Neiman’s Problem: It will never be cool.
Neiman Marcus knows that its post-bankruptcy survival depends on younger consumers. Generations Y and Z now drive 180% of growth in the global luxury market, and by 2025 will make up 70% of luxury sales.1 Unfortunately for Neiman, it has tried to attract a younger age demographic for decades, and failed miserably every time.2
Neiman has made an art form out of driving away young people. The average age of a Neiman customer – 51 – has not changed since at least 1996.3 One quarter of customers under age 55 abandoned the company in the past four years alone: since 2017, its percentage of Gen X/Y shoppers has declined by 23%.4 Neiman’s competitors couldn’t get numbers that bad if they tried.
And as with all things Neiman Marcus, the future is bleak. Studies demonstrate younger consumers’ strong affinity for companies with “momentum” and “a bright future,”5 meaning that Neiman is trapped in a negative feedback loop.
Neiman’s Fix: Green-washing its failures.
The data are overwhelming that younger consumers prioritize corporate social responsibility when choosing a brand. Nine out of ten will switch brands to a company aligned with a social cause.6 70% try to buy from brands they consider ethical,7 and 37% have abandoned or retreated from companies they consider unethical.8
But rather than actually adopt socially responsible practices, including a fur-free policy, Neiman is borrowing a tactic from its Dallas neighbors in the oil industry: green-washing.9 The company hired corporate consultants to “green” its image10 – and the results are guaranteed to tickle and delight for years to come.

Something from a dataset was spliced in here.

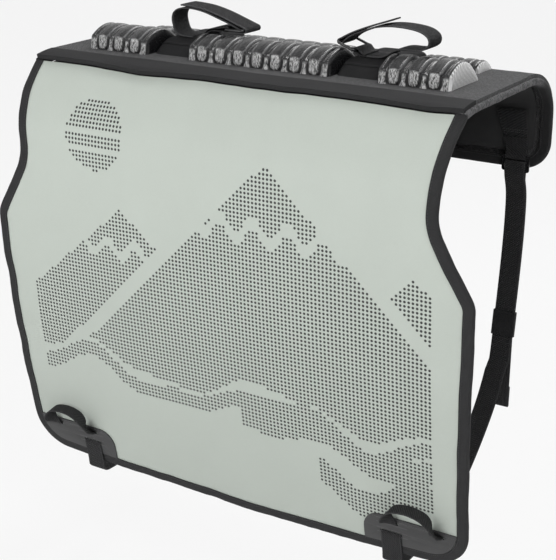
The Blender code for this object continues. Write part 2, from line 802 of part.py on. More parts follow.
def ladder_buckle():
    """A flat three-bar buckle: the anchor holds its top bar and the strap turns round the middle."""
    width = WEBBING_WIDTH + 2 * SLOT_MARGIN + 2 * BUCKLE_BAR
    height = 3 * BUCKLE_BAR + 2 * BUCKLE_SLOT
    outer = rounded_box(width, height, BUCKLE_CORNER)
    slot = rounded_box(WEBBING_WIDTH + 2 * SLOT_MARGIN, BUCKLE_SLOT, BUCKLE_SLOT / 5)
    slots = [moved(slot, 0, side * BUCKLE_PITCH / 2) for side in (-1, 1)]
    obj = plate("rear_buckle", [outer] + slots, -BUCKLE_THICKNESS / 2, BUCKLE_THICKNESS / 2)
    obj = across_y(obj)
    obj.data.transform(Matrix.Translation((REAR_STRAP_X, BUCKLE_Y, BUCKLE_Z - BUCKLE_PITCH)))
    return both_sides(obj, "rear_buckle")


def bar_wrap(bar_z, start, end):
    """The run of webbing round one of the buckle's bars."""
    across = BUCKLE_THICKNESS / 2 + CLEARANCE + WEBBING_THICKNESS
    up = BUCKLE_BAR / 2 + CLEARANCE + WEBBING_THICKNESS * 0.9
    return ellipse((BUCKLE_Y, bar_z), across, up, start, end, 8)


def rear_anchor():
    """Webbing sewn inside the rear flap and folded round the buckle's top bar."""
    depth = LINING_THICKNESS + 2 * CLEARANCE + WEBBING_THICKNESS / 2
    second = depth + WEBBING_THICKNESS + LAYER_GAP
    points = []
    for up in (ANCHOR_LENGTH, 0.66 * ANCHOR_LENGTH, 0.34 * ANCHOR_LENGTH, 0.009):
        points.append(side_point(REAR_T - BUCKLE_ABOVE_EDGE - up, -depth))
    points += bar_wrap(BUCKLE_Z, 0, -180)
    for up, extra in ((0.0050, 0.0066), (0.0090, 0.0038), (0.0140, 0.0008), (0.019, 0.0), (0.026, 0.0)):
        points.append(side_point(REAR_T - BUCKLE_ABOVE_EDGE - up, -second - extra))
    points = [tuple(p) for p in points]
    obj = across_x(strip("rear_anchor", smooth_path(points, 0.008), WEBBING_THICKNESS, 1.0))
    for v in obj.data.vertices:
        taper = min(max((v.co.z - BUCKLE_Z - 0.006) / (ANCHOR_LENGTH - 0.006), 0.0), 1.0)
        v.co.x *= WEBBING_WIDTH + (ANCHOR_TOP_WIDTH - WEBBING_WIDTH) * taper
        v.co.x -= ANCHOR_LEAN * taper
    obj.data.transform(Matrix.Translation((REAR_STRAP_X, 0, 0)))
    return both_sides(obj, "rear_anchor")


def strap_run():
    """The rear strap's main run, from the buckle's middle bar down, forward and up to its slot."""
    middle_z = BUCKLE_Z - BUCKLE_PITCH
    lower_z = middle_z - BUCKLE_PITCH
    beside = BUCKLE_THICKNESS / 2 + CLEARANCE + WEBBING_THICKNESS
    hem = side_point(HEM_T - HEM_LOOP, 0.0)
    reach = BUCKLE_Y - hem.x
    points = [
        (BUCKLE_Y - beside, lower_z),
        (BUCKLE_Y - beside / 2, lower_z - 0.008),
    ]
    hanging = [
        (-0.030, 0.27),
        (-0.033, 0.34),
        (-0.020, 0.41),
        (0.000, 0.48),
        (0.022, 0.545),
        (0.040, 0.60),
        (0.062, 0.655),
        (0.097, 0.71),
        (0.145, 0.76),
        (0.205, 0.805),
        (0.285, 0.855),
        (0.370, 0.90),
        (0.470, 0.938),
        (0.580, 0.968),
        (0.720, 0.990),
        (0.860, 1.001),
    ]
    points += [(BUCKLE_Y - reach * across, hem.y * down) for across, down in hanging]
    over_tape = FRONT_THICKNESS + 2 * CLEARANCE + TAPE_THICKNESS + WEBBING_THICKNESS / 2
    over_patch = PATCH_BASE + PATCH_THICKNESS + CLEARANCE + WEBBING_THICKNESS / 2
    lying = max(over_tape, over_patch) + CLEARANCE
    slot_t = HEM_T + LOWER_SLOT
    front = [
        (HEM_T - HEM_LOOP, 0.002),
        (HEM_T - 0.75 * HEM_LOOP, lying - 0.0015),
        (HEM_T - 0.35 * HEM_LOOP, lying + 0.0012),
        (HEM_T + 0.006, lying + 0.0002),
        (HEM_T + TAPE_FOLD + 0.003, lying),
        (slot_t - 0.0045, lying),
        (slot_t - 0.0018, lying - 0.0001),
        (slot_t - 0.0003, lying - 0.0010),
        (slot_t + 0.0002, lying - 0.0026),
    ]
    points += [tuple(side_point(t, h)) for t, h in front]
    return smooth_path(points, 0.016)


def rear_strap():
    """One webbing: folded tip, tail, round the buckle, down, under the hem and into its slot."""
    main = strap_run()
    middle_z = BUCKLE_Z - BUCKLE_PITCH
    lower_z = middle_z - BUCKLE_PITCH
    beside = BUCKLE_THICKNESS / 2 + CLEARANCE + WEBBING_THICKNESS
    layer = WEBBING_THICKNESS + LAYER_GAP
    upper = [p for p in main if -TAIL_DOWN < p.y < lower_z - 0.012]
    tail = offset_path(upper, -layer)
    fall = (tail[-1] - tail[-2]).normalized()
    fall = (fall + Vector((0.14, 0.0))).normalized()
    tip = tail[-1] + fall * TAIL_FREE
    side = Vector((-fall.y, fall.x))
    fold = [
        tip - fall * TAIL_FOLD + side * 1.6 * layer,
        tip - fall * TAIL_FOLD / 2 + side * 1.4 * layer,
        tip + side * 1.3 * layer,
        tip + fall * 0.0011 + side * 0.65 * layer,
    ]
    free = [tip, tip - fall * TAIL_FREE / 2]
    wrap = [Vector(p) for p in bar_wrap(middle_z, 0, 180)]
    buckle_side = [Vector((BUCKLE_Y + beside, lower_z)), Vector((BUCKLE_Y + beside, middle_z - 0.003))]
    path = fold + free + tail[::-1] + buckle_side + wrap + main
    obj = across_x(strip("rear_strap", path, WEBBING_THICKNESS, WEBBING_WIDTH))
    return both_sides(set_across(obj), "rear_strap")


def set_across(obj):
    """Moves a piece on the rear strap to its place across the pad, which drifts towards the hem."""
    hem = side_point(HEM_T, 0.0)
    back_y, low_z = BUCKLE_Y - 0.017, hem.y * 1.015
    for v in obj.data.vertices:
        back = min(max((v.co.y - hem.x) / (back_y - hem.x), 0.0), 1.0)
        up = min(max((v.co.z - low_z) / (hem.y * 0.61 - low_z), 0.0), 1.0)
        share = max(math.sqrt(back * up), back**8)
        v.co.x += HEM_STRAP_X + (REAR_STRAP_X - HEM_STRAP_X) * share
    return obj


def strap_keeper():
    """A band round the strap and its tail."""
    main = strap_run()
    i = min(range(1, len(main) - 1), key=lambda k: abs(main[k].y + KEEPER_DOWN))
    run = (main[i + 1] - main[i - 1]).normalized()
    side = Vector((-run.y, run.x))
    layer = WEBBING_THICKNESS + LAYER_GAP
    centre = main[i] + side * layer / 2
    inner_x = WEBBING_WIDTH + 4 * CLEARANCE
    inner_y = WEBBING_THICKNESS + layer + 4 * CLEARANCE
    wall = 2 * KEEPER_WALL
    outer = rounded_box(inner_x + wall, inner_y + wall, KEEPER_WALL)
    inner = rounded_box(inner_x, inner_y, KEEPER_WALL / 4)
    obj = plate("strap_keeper", [outer, inner], -KEEPER_LENGTH / 2, KEEPER_LENGTH / 2)
    axes = Matrix(
        (
            (1, 0, 0, 0),
            (0, side.x, run.x, centre.x),
            (0, side.y, run.y, centre.y),
            (0, 0, 0, 1),
        )
    )
    if axes.determinant() < 0:
        axes.col[0] = -axes.col[0]
    obj.data.transform(axes)
    return both_sides(set_across(obj), "strap_keeper")


def make_material(name):
    color, roughness, metallic = MATERIALS[name]
    material = bpy.data.materials.new(name)
    material.use_nodes = True
    shader = material.node_tree.nodes["Principled BSDF"]
    shader.inputs["Base Color"].default_value = color
    shader.inputs["Roughness"].default_value = roughness
    shader.inputs["Metallic"].default_value = metallic
    material.diffuse_color = color
    return material


def finish(objects, material, collection):
    """Gives the objects their own copy of the material and puts them in the pad's collection."""
    for obj in objects:
        obj.data.materials.clear()
        own = make_material(material)
        own.name = obj.name + "_" + material
        obj.data.materials.append(own)
        if material in ("black_plastic", "moulded_foam"):
            obj.data.shade_smooth()
            obj.data.set_sharp_from_angle(angle=math.radians(40))
        collection.objects.link(obj)


def main():
    for obj in list(bpy.data.objects):
        bpy.data.objects.remove(obj)
    collection = bpy.data.collections.new("tailgate_bike_pad")
    bpy.context.scene.collection.children.link(collection)
    finish([front_panel()], "sage_tarpaulin", collection)
    finish([binding("front_binding", front_edge(), FRONT_THICKNESS, -1)], "binding_tape", collection)
    finish([saddle_panel()], "saddle_fabric", collection)
    finish([binding("saddle_binding", saddle_edge(), SADDLE_THICKNESS, 1)], "binding_tape", collection)
    finish([saddle_lining()], "lining", collection)
    finish(blocks(), "moulded_foam", collection)
    finish(cradle_pads(), "saddle_fabric", collection)
    for side, loop in strap_loops().items():
        finish([hook_strap(side, loop)], "hook_and_loop", collection)
        finish([ring_tab(side, loop)], "webbing", collection)
        finish([strap_ring(side, loop)], "black_plastic", collection)
    finish(corner_patch(), "grip_patch", collection)
    finish(pull_handle(), "webbing", collection)
    finish(rear_anchor(), "webbing", collection)
    finish(ladder_buckle(), "black_plastic", collection)
    finish(rear_strap(), "webbing", collection)
    finish(strap_keeper(), "webbing", collection)


main()
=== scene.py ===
"""The looks of a tailgate bike pad: its sewn sheets, ribbed foam blocks, straps and finishes.

Metres, +Z up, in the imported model's own frame: the front panel hangs down at -Y, the saddle lies
on the tailgate, and the rear flap hangs down at +Y. Cloth is cut flat and then draped, as in the
workshop: x is across the pad, t runs from the hem up over the tailgate with t = 0 at the seam,
and h is the height over the cloth's underside.
"""

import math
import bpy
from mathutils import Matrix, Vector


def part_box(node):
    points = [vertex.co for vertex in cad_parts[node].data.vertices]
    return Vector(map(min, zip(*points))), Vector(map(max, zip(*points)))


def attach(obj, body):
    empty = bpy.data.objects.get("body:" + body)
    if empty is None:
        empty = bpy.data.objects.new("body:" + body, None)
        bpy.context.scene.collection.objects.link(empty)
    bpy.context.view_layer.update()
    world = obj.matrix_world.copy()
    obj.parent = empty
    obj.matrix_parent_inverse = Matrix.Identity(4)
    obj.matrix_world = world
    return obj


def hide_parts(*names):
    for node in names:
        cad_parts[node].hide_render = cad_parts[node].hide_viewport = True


bl_info = {
    "name": "Tailgate Bike Pad",
    "version": (1, 0, 0),
    "blender": (4, 5, 0),
    "location": "View3D > Sidebar > Bike Pad",
    "description": "Makes the cloth, foam, webbing and finishes of a tailgate bike pad",
    "category": "Add Mesh",
}

import bpy
from bpy.props import FloatProperty, FloatVectorProperty, PointerProperty
from mathutils import Matrix, Vector, noise

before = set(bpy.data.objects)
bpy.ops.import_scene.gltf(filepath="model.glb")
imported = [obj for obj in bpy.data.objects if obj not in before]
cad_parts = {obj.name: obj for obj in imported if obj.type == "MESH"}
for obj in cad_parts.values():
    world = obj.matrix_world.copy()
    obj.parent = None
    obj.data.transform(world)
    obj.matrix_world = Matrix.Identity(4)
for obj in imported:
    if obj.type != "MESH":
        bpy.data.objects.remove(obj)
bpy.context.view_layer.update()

SIDES = ("right", "left")

# The line that the cloth lies on
LINING_THICKNESS = 0.0016
CLEARANCE = 0.0003
DRAPE_Z = LINING_THICKNESS + CLEARANCE
FLAT_DEPTH = 0.160
SHOULDER_RUN = 0.045
SHOULDER_DROP = 0.004
BULGE_OUT = 0.050
BULGE_DOWN = 0.095
HEM_SETBACK = 0.054
DROP = 0.612
REAR_RUN = 0.075
REAR_ROUND = 0.055
FLAP_DROP = 0.133

# The sheets' outlines and thicknesses
FRONT_THICKNESS = 0.005
SADDLE_THICKNESS = 0.0065
TAPE_THICKNESS = 0.0012
TAPE_FOLD = 0.015
TOP_HALF = 0.331
WAIST_HALF = 0.322
WAIST_DOWN = 0.137
FLARE_HALF = 0.375
FLARE_DOWN = 0.226
HEM_HALF = 0.364
HEM_BOW = 0.014
WAIST_RADIUS = 0.060
FLARE_RADIUS = 0.032
HEM_RADIUS = 0.058
FLAP_HALF = 0.330
FLAP_RADIUS = 0.040
BAND_DEPTH = 0.031
SHEET_INSET = 0.0042
LINING_EDGE = 0.023

# Columns and rows of the sheets' grids
FRONT_GRID = (116, 126)
SADDLE_GRID = (124, 96)
LINING_GRID = (100, 84)

# Blocks and cradle pads
SLOT_WIDTH = 0.070
BLOCK_BASE = SADDLE_THICKNESS + CLEARANCE
BLOCK_MARGIN = 0.008
BLOCK_ROUND = 0.0055
BLOCK_END = 0.0075
CRADLE_LENGTH = 0.150
CRADLE_HEIGHT = 0.026
CRADLE_FRONT = -0.062
CRADLE_MARGIN = 0.008
CRADLE_ROUND = 0.004

# The cushions' cloth simulation
CUSHION_VOXEL = 0.004
CUSHION_PRESSURE = 4.0
CUSHION_FRAMES = 20
CUSHION_CAP = 0.0035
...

Dispatches from 2021’s most embarrassing public relations campaign: Neiman showered congratulations upon itself for the revolutionary addition of a “sustainable styles” section to its website. It appended the phrase “environmental social governance” to a couple of mid-level administrators’ job titles. It reminded anyone who would listen of two-year-old plans for its acquisition of minority shares in a business selling second-hand women’s accessories. And it selectively trotted out alterations figures from 2019 to the press as if they were news, or had anything to do with the environment.11
What the cynics in Neiman’s PR department missed is that younger consumers value “authenticity” over all other factors in judging corporate social responsibility efforts and promotional campaigns.12
So how authentic is Neiman’s new-found passion for the planet?
Neiman Marcus: Environmental Terrorists
Fur production contributes to climate change, chemical pollution, biodiversity loss, and water contamination.
Fur farms annually produce billions of pounds of feces and thousands of tons of phosphorus, which pollute rivers and streams. They release hundreds of thousands of pounds of ammonia and other greenhouse gases into the air.
Trapping indiscriminately cripples or kills three non-target animals, including endangered species, for every fur-bearing target animal successfully trapped. This takes a heavy toll on species equilibrium and riparian ecology.
A toxic array of chemicals is required to preserve and dye decomposing animal skins – formaldehyde, ammonia, and various salts, chromates, and bleaching agents. Producing a fur coat with farmed animals uses twenty times as much energy as producing a faux fur coat.
1 “The Future of Luxury: Bouncing Back From Covid-19.” Bain & Company.
2 “Form 10-K, Neiman Marcus Group LLC, Annual Report FY1994.” U.S. Securities and Exchange Commission.
3 “Brief – Neiman Marcus Group Llc on conf call – Q4 writedown from review of 2013 acquisition of co.” Reuters.
4 “Form 10-K, Neiman Marcus Group Ltd LLC, Annual Report FY2017.” U.S. Securities and Exchange Commission.; “$1.1 Billion Refinancing at Neiman’s; Confidential Memorandum Reveals Challenges.” WWD.
5 “YPulse Brand Report 2019.” YPulse.
6 “Corporate Social Responsibility Matters: Ignore Millennials at Your Peril.” Georgetown University Center for Social Impact Communication.
7 “‘True Gen’: Generation Z and its implications for companies.” McKinsey & Company.
8 “The Deloitte Global Millennial Survey 2020.” Deloitte.
9 “The Six Sins of Greenwashing: A Study of Environmental Claims in North American Consumer Markets.” TerraChoice Environmental Marketing.
10 “Neiman Marcus Group Acts on Sustainability.” WWD.
11 “Neiman Marcus Group Honors Earth Day by Announcing Development of Company’s First Environmental Social Governance Team, Strategy, Improvements.” Neiman Marcus Group.
12 “What Makes A CSR Message Resonate With Millennials And Generation-Z?” Forbes.